La popolazione della zona di Nampula – raccontava ancora suor Maria – «è piuttosto fatalista, aspetta che passino la guerra e le calamità. Dicono: “La nostra guerra è di non fare guerra”». Con loro suor. Maria era entrata in piena sintonia, condividendone gioie ma anche ferite: «Quando sono arrivata, i mozambicani si sentivano disprezzati per il colore della pelle e questo mi feriva, perché sono persone come noi». Con l’atteggiamento dell’ascolto e del non giudizio, suor Maria era entrata a far parte del popolo mozambicano e, come fece un grande vescovo profeta espulso dai portoghesi, sentiva di rivolgere a Dio queste parole: “Ti ringrazio Padre che mi hai inviato ai poveri, agli emarginati a quelli che non contano”.
Il vescovo di Vittorio Veneto, raggiunto dalla tragica notizia dell’uccisione di suor Maria De Coppi esprime tutto il suo personale cordoglio: "Nell’affidare l'anima di sr. Maria al Signore, penso al dolore di tante persone che la conoscevano e la stimavano; penso al dolore dei suoi familiari, delle consorelle del suo Istituto religioso. Invoco dal Signore il dono della sua consolazione e del suo conforto su tutte queste persone e sull’intera nostra comunità diocesana. Contemporaneamente esprimo la convinzione che una vita offerta totalmente in dono, fino alla morte, com’è stata quella di suor Maria, potrà certamente essere seme fecondo di vita, di speranza e di amore per tutte le persone alle quali ha offerto il suo servizio di missionaria".
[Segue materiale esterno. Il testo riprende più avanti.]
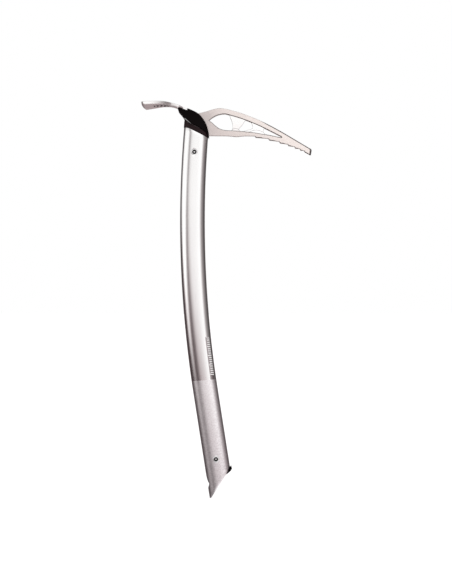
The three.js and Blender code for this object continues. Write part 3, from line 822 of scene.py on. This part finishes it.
def pick_material():
    """Bead-blasted alloy, brighter towards the tip of the pick, with duller chamfers and a dull blunt end."""
    n = Nodes(bpy.data.materials.new("blasted_alloy"))
    where = n.parts(n.place())
    raised = n.math("MULTIPLY", n.math("SUBTRACT", where["Z"], 420.0), 1.2)
    rubbed = n.spread(n.math("ADD", where["X"], raised), 0.0, 60.0)
    clean = n.spread(where["X"], -22.0, -3.0)
    grain = n.noise(n.place((4, 4, 4)), 1.0, 2.0, 0.6)
    cloud = n.noise(n.place((0.06, 0.06, 0.06)), 1.0, 3.0)
    scuff = n.noise(n.place((0.25, 0.25, 2.5), 0.5), 1.0, 3.0, 0.6)
    rear = n.mix(n.spread(cloud, 0.3, 0.7), (0.63, 0.575, 0.555, 1), (0.70, 0.635, 0.615, 1))
    middle = n.mix(n.spread(cloud, 0.3, 0.7), (0.75, 0.675, 0.645, 1), (0.82, 0.740, 0.710, 1))
    bright = n.mix(n.spread(scuff, 0.35, 0.7), (0.97, 0.885, 0.84, 1), (1.0, 0.935, 0.895, 1))
    face = n.mix(rubbed, n.mix(clean, rear, middle), bright)
    square_on = n.math("ABSOLUTE", n.facing()["Y"])
    chamfer = n.math("MULTIPLY", n.spread(square_on, 0.15, 0.25), n.spread(square_on, 0.93, 0.97, 1.0, 0.0))
    slant = n.math("SUBTRACT", where["X"], n.math("MULTIPLY", where["Z"], 0.17))
    blunt = n.spread(slant, 27.4, 27.9)  # past a slanting line near the tip
    dull = n.mix(blunt, (0.36, 0.325, 0.315, 1), (0.21, 0.19, 0.185, 1))
    n.link(n.mix(n.math("MAXIMUM", chamfer, blunt), face, dull), n.shader.inputs["Base Color"])
    n.shader.inputs["Metallic"].default_value = 1.0
    n.link(n.spread(scuff, 0.35, 0.75, 0.42, 0.32), n.shader.inputs["Roughness"])
    n.bump(grain, 0.02, 0.45)
    return n.owner


def web_material():
    """The struts and humps, milled and left bright."""
    n = Nodes(bpy.data.materials.new("milled_alloy"))
    where = n.parts(n.place())
    high = n.spread(where["Z"], 424.0, 434.0)
    front = n.spread(where["X"], 18.0, 26.0)
    milled = n.noise(n.place((6.0, 6.0, 0.4), 0.35), 1.0, 3.0, 0.5)
    low = n.mix(n.spread(milled, 0.3, 0.7), (0.90, 0.87, 0.86, 1), (0.94, 0.91, 0.90, 1))
    top = n.mix(n.spread(milled, 0.3, 0.7), (0.94, 0.93, 0.92, 1), (0.98, 0.97, 0.96, 1))
    face = n.mix(front, n.mix(high, low, top), (0.99, 0.99, 0.985, 1))
    square_on = n.spread(n.math("ABSOLUTE", n.facing()["Y"]), 0.93, 0.97)
    n.link(n.mix(square_on, (0.66, 0.63, 0.62, 1), face), n.shader.inputs["Base Color"])
    n.shader.inputs["Metallic"].default_value = 1.0
    n.link(n.spread(milled, 0.3, 0.7, 0.18, 0.26), n.shader.inputs["Roughness"])
    n.bump(milled, 0.004, 0.2)
    return n.owner


def chevrons(n, x, off_middle, under):
    """Where the chevrons are: a row of bent bars on the underside, across its middle."""
    pitch, first, last, half_width = 4.2, -84.0, -67.2, 8.5
    slant = n.math("ADD", x, n.math("MULTIPLY", off_middle, 0.3))
    step = n.math("DIVIDE", n.math("SUBTRACT", slant, first), pitch)
    mark = n.math("LESS_THAN", n.math("FRACT", step), 0.55)
    for test in (n.math("GREATER_THAN", x, first), n.math("LESS_THAN", x, last),
                 n.math("LESS_THAN", off_middle, half_width), under):
        mark = n.math("MULTIPLY", mark, test)
    return mark


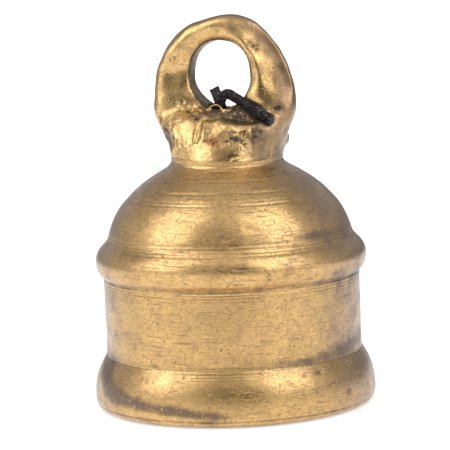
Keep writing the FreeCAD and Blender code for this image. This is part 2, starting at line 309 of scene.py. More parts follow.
# old brass with a worn golden skin, brown patina, dull film, dirt, scratches and pits
def agedBrass(name, look):
    material, tree, surface, where = newMaterial(name)
    place = inMillimetres(tree, where)
    broad = noiseNode(tree, place, 17.0, 3)
    patches = noiseNode(tree, place, 5.0, 6, 0.62)
    mottle = noiseNode(tree, place, 0.75, 5, 0.65)
    grain = noiseNode(tree, place, (2.0, 2.0, 0.3), 4, 0.7)
    raggedEdge = centred(tree, patches, 1.6)
    film = mathNode(tree, "ADD", attributeNode(tree, "film"), raggedEdge)
    film = spread(tree, film, 0.1, 0.95, 0, 0.9)
    marks = mathNode(tree, "MAXIMUM", scratchLayer(tree, place, look), pitLayer(tree, place, look))
    rust = mathNode(tree, "MULTIPLY", attributeNode(tree, "rust"), 0.95)
    grime = grimeLayer(tree, place, raggedEdge)

    colour = mixColour(tree, spread(tree, broad, 0.4, 0.62), look["gold"], look["olive"])
    colour = mixColour(tree, film, colour, look["film"])
    browning = [(patches, 0.5, 0.74, look["patina"]), (mottle, 0.4, 0.68, look["mottle"]),
                (grain, 0.42, 0.7, look["grain"])]
    for noise, start, full, most in browning:
        colour = mixColour(tree, spread(tree, noise, start, full, 0.0, most), colour, look["brown"])
    colour = mixColour(tree, rust, colour, look["rust"])
    colour = mixColour(tree, marks, colour, look["scratch"])
    colour = mixColour(tree, mathNode(tree, "MULTIPLY", grime, look["grime"]), colour, look["dirt"])
    tree.links.new(colour, surface.inputs["Base Color"])

    rough = spread(tree, patches, 0.3, 0.7, look["smooth"], look["dull"])
    rough = mathNode(tree, "ADD", rough, centred(tree, mottle, 0.25))
    rough = mathNode(tree, "ADD", rough, mathNode(tree, "MULTIPLY", film, 0.08))
    rough = mathNode(tree, "ADD", rough, mathNode(tree, "MULTIPLY", grime, 0.22), True)
    tree.links.new(rough, surface.inputs["Roughness"])
    metal = mathNode(tree, "SUBTRACT", 1.0, mathNode(tree, "MULTIPLY", grime, 0.4))
    tree.links.new(metal, surface.inputs["Metallic"])

    height = mathNode(tree, "MULTIPLY", grain, look["turning"])
    height = mathNode(tree, "ADD", height, mathNode(tree, "MULTIPLY", mottle, look["grainHeight"]))
    bumpFrom(tree, surface, mathNode(tree, "SUBTRACT", height, marks), 0.12, look["bump"])
    surface.inputs["Coat Weight"].default_value = look["wax"]
    surface.inputs["Coat Roughness"].default_value = 0.28
    return material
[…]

Luca Zaia, presidente del Veneto “Dal 1963 Suor Maria portava aiuto, sostegno, amore, dedizione alle popolazioni del Mozambico. E’ terribile, inaccettabile, dolorosissimo sapere che proprio lì, proprio mentre compiva la sua missione di pace e carità, è stata brutalmente assassinata”. Con queste parole, il presidente della Regione Veneto, Luca Zaia. esprime il suo “immenso cordoglio” per la morte di suor Maria De Coppi, originaria di Vittorio Veneto, avvenuta a causa di un attentato alla missione di Chipene. “Il primo pensiero – prosegue il governatore - va alla sua famiglia, a tutti coloro (e sono tanti) che le hanno voluto bene, alle Suore Comboniane di cui faceva parte, alla comunità di Vittorio Veneto, da cui era partita tanti anni fa per seguire la sua vocazione missionaria. La meravigliosa vita di bontà e altruismo di suor Maria – conclude il Presidente – è finita con un terribile orrore, il che rende la sua figura ancora più grande, indimenticabile”.